I'm planning a shrimp tank for crystal red shrimps, and I want it to be heavily planted.
I also want the substrate to be dark, so uncapped potting soil would be ideal in that sense.

Consider that I will be starting with a cycled filter, and that I will not be stacking it for a month at the very least.

It's very hot here and I haven't sorted out the cooling yet, but I can use this time to let the tanks settle and the plants grow out.

Talking about plants, I'm thinking of some cabomba or elodea in the background, a peace lily in a basket at the waterline and a carpeting plant.

What carpeting plant do you suggest that'll stay low, fill out nicely and not need too much CO2? Some CO2 is going in, a sugar and yeast set up with a bell chamber to dissolve the gas in the water.
The lights are 32w LED lights in the center of the tank, about 10 to 12 inches from the water, the water will be about 9 to 10 inches deep. Base of the tank is 24x12 inches


----------



## Tim Harrison (18 Aug 2017)

You could try it, it'll get stirred up every time you move plants or hardscape around. Best to soak it first for a couple of weeks and net anything that floats. You could also consider capping it with black sand.


----------



## Zante (18 Aug 2017)

I don't tend to move stuff around when I've set up a tank, and it'll be a couple of months before any stock is added.
I was just wondering what problems could uncapped potting soil cause.
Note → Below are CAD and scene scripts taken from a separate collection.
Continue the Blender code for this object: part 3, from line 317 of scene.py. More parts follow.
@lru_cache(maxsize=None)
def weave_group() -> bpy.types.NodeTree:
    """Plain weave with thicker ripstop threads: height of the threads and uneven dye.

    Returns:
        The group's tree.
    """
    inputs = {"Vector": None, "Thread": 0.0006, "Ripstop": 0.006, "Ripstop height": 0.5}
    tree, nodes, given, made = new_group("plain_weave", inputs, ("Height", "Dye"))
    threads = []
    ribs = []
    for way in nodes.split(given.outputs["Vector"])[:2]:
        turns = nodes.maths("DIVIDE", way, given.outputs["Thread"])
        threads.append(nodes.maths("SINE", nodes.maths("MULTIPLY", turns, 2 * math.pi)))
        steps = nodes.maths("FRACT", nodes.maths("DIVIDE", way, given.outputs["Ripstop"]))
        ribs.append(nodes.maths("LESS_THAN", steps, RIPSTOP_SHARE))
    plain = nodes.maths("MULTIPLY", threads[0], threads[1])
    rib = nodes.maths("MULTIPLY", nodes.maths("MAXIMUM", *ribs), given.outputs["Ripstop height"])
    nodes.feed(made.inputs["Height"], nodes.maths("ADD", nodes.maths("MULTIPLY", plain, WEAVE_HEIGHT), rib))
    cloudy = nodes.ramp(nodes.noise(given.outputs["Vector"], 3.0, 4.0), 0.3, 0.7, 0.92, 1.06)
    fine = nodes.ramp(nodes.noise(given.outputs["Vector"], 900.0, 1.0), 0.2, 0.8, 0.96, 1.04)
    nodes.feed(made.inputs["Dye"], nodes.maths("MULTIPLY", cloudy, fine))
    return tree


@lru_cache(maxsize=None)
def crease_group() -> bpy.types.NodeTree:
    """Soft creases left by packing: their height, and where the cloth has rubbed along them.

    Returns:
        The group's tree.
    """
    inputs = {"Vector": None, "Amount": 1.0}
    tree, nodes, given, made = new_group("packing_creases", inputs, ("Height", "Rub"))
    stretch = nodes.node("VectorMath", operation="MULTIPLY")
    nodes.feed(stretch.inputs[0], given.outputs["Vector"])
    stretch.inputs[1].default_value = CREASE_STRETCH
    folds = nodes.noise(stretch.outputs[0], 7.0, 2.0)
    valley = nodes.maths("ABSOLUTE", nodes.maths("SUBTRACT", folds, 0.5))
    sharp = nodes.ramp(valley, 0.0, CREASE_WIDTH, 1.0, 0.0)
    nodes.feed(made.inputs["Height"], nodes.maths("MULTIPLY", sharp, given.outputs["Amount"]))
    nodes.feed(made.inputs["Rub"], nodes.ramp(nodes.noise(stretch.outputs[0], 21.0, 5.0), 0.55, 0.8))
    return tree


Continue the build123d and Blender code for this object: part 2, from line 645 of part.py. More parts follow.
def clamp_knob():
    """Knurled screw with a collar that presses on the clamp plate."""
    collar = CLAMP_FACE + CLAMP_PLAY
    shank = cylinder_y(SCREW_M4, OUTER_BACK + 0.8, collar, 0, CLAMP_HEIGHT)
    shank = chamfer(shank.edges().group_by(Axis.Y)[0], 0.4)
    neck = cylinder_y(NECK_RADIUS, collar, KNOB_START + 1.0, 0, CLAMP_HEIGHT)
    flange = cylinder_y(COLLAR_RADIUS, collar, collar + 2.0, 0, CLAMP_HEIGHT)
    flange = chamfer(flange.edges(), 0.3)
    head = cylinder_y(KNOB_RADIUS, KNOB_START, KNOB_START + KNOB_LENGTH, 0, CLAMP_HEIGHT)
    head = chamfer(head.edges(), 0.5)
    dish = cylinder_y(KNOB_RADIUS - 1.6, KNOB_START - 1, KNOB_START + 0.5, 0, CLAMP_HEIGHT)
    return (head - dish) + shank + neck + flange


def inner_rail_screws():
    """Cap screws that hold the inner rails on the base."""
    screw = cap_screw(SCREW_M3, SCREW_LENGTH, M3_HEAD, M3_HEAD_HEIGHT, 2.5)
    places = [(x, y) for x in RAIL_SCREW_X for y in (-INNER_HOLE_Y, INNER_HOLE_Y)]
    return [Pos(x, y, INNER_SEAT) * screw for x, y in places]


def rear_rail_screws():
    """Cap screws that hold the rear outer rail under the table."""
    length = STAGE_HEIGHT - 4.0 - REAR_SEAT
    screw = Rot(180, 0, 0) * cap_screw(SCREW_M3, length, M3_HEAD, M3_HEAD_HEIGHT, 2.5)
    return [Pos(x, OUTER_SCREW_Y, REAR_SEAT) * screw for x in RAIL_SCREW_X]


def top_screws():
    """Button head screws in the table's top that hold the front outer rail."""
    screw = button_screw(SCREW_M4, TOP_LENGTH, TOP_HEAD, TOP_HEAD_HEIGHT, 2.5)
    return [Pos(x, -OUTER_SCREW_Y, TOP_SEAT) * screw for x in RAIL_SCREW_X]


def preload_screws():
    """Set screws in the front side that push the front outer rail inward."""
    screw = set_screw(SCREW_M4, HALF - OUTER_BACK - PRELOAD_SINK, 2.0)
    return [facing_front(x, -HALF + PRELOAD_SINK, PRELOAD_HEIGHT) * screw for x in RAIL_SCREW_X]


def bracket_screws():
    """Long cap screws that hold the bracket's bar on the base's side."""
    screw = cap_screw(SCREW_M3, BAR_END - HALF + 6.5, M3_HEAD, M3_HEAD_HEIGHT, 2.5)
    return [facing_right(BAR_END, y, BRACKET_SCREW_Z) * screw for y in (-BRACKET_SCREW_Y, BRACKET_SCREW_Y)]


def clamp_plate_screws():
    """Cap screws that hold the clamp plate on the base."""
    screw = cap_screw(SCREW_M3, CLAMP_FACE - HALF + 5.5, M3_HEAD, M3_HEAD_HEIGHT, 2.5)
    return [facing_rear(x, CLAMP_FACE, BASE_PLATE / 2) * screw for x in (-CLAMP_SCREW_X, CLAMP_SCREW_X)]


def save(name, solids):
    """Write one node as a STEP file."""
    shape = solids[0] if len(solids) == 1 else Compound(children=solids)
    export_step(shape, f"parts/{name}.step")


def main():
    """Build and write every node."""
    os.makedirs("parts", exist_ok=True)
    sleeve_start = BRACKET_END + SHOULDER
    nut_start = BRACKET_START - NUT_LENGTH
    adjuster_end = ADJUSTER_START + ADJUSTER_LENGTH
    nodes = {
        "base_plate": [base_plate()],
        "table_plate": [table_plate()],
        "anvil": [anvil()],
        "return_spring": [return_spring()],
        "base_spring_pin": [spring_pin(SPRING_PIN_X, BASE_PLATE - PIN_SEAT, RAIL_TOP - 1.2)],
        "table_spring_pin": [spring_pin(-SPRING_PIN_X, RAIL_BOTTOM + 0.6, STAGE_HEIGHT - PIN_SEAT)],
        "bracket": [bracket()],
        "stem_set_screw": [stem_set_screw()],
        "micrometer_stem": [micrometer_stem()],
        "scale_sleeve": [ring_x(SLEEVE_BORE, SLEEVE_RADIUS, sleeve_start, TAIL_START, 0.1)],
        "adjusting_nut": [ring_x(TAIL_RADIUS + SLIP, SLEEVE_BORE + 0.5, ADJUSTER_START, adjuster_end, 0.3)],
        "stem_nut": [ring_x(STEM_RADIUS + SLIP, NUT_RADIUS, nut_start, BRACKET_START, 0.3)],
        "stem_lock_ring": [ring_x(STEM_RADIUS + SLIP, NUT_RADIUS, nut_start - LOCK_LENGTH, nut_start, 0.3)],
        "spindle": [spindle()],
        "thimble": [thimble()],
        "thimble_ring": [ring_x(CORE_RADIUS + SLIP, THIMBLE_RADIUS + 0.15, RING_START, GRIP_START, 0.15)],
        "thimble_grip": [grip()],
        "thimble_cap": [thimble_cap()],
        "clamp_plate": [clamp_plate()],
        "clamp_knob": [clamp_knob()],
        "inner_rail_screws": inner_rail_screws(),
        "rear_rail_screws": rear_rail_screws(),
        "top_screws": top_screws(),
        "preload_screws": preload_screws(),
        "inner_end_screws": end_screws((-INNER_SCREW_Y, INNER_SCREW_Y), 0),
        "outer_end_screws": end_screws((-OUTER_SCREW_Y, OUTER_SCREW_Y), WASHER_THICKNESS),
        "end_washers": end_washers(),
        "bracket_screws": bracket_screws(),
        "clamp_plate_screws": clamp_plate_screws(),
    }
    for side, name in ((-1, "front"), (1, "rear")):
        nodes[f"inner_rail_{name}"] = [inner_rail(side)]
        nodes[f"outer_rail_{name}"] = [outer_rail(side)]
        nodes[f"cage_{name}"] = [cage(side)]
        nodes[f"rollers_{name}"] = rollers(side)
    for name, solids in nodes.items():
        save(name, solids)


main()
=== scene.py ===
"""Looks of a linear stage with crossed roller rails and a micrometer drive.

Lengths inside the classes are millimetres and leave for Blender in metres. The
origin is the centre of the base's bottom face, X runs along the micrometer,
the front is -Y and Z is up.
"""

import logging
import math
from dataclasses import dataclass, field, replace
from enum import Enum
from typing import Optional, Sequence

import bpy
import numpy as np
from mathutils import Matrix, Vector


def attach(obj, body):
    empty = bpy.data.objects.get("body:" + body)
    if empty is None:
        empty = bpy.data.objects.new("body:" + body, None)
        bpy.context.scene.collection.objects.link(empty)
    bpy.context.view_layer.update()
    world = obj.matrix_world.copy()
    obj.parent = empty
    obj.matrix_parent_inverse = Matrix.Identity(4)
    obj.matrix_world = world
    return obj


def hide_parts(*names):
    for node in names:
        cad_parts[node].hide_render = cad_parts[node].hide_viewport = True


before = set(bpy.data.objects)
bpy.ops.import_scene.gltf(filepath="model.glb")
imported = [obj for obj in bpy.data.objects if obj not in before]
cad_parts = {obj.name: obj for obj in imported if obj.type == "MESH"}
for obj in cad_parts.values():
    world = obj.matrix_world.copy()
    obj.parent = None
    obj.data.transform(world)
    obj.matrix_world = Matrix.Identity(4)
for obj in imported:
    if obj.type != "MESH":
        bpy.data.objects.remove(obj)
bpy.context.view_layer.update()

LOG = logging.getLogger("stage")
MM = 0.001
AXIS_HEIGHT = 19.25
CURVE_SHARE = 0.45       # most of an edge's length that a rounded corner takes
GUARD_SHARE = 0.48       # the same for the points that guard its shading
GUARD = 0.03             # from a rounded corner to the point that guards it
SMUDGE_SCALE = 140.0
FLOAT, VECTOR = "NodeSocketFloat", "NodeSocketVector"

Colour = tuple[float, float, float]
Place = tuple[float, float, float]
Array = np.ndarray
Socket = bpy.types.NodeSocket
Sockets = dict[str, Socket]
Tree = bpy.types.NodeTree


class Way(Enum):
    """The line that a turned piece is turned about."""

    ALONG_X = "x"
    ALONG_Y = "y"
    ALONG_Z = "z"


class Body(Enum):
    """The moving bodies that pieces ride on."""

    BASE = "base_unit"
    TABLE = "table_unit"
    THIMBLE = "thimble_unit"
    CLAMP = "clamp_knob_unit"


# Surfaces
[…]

Also, any suggestions for carpeting plants?


----------



## zozo (18 Aug 2017)

This summer i tested Pond soil for Lilies as substrate in an outdoor aquarium.. It contains 30% heavy blue clay which works in your advantage regarding consistancy. The clay has a sort of natural suction, its kinda adhesive, more compact and moldable when moist. Tho once submersed and you poke in it, it feels like a very soft slurry, but it stays surprisingly well in shape if sloped to the back. I only used it at the back corners sloped up for the bigger plants. Capped it with sand and topped the sand with gravel, so it has quite some weight on top but it still is in place the way i scaped it for the past 5 months. I guess it's due to clays adhesive propperty. And the heavier sand and gravel in the non sloped mid section prevents it from sliding. Beeing a soft slurry makes it very easy to plant, plants love it grow like weed and once the plants are well rooted it makes the soil even more stable.

Tho i wouldn't think of it using it uncapped, that is definitively going to be a slurry mess. The problems it could cause, even more if uncapped, it will leach massive amounts into the water column. That's why i'm always a bit reluctant to  use this in the what i call pond with  the goldfish, it can easily trigger an algae bloom, pea soup. In a tank capped with sand it rather stays where it is, down bellow at the plant roots where it needs to be.  If i use it, for plants prefering, it i only use little of it bellow in the baskets and still  cap it with sand and gravel. You wont need massive amounts of it, use it wisely at the section where the heavy rootfeeders are planted. The lesser demanding plants planted in sand next to it, will take up what is leached into the water column and grow.

Very good and very easy non co2 carpeting plant are Liliaeopsis brasiliensis or tad bigger Sagittaria subulata.


----------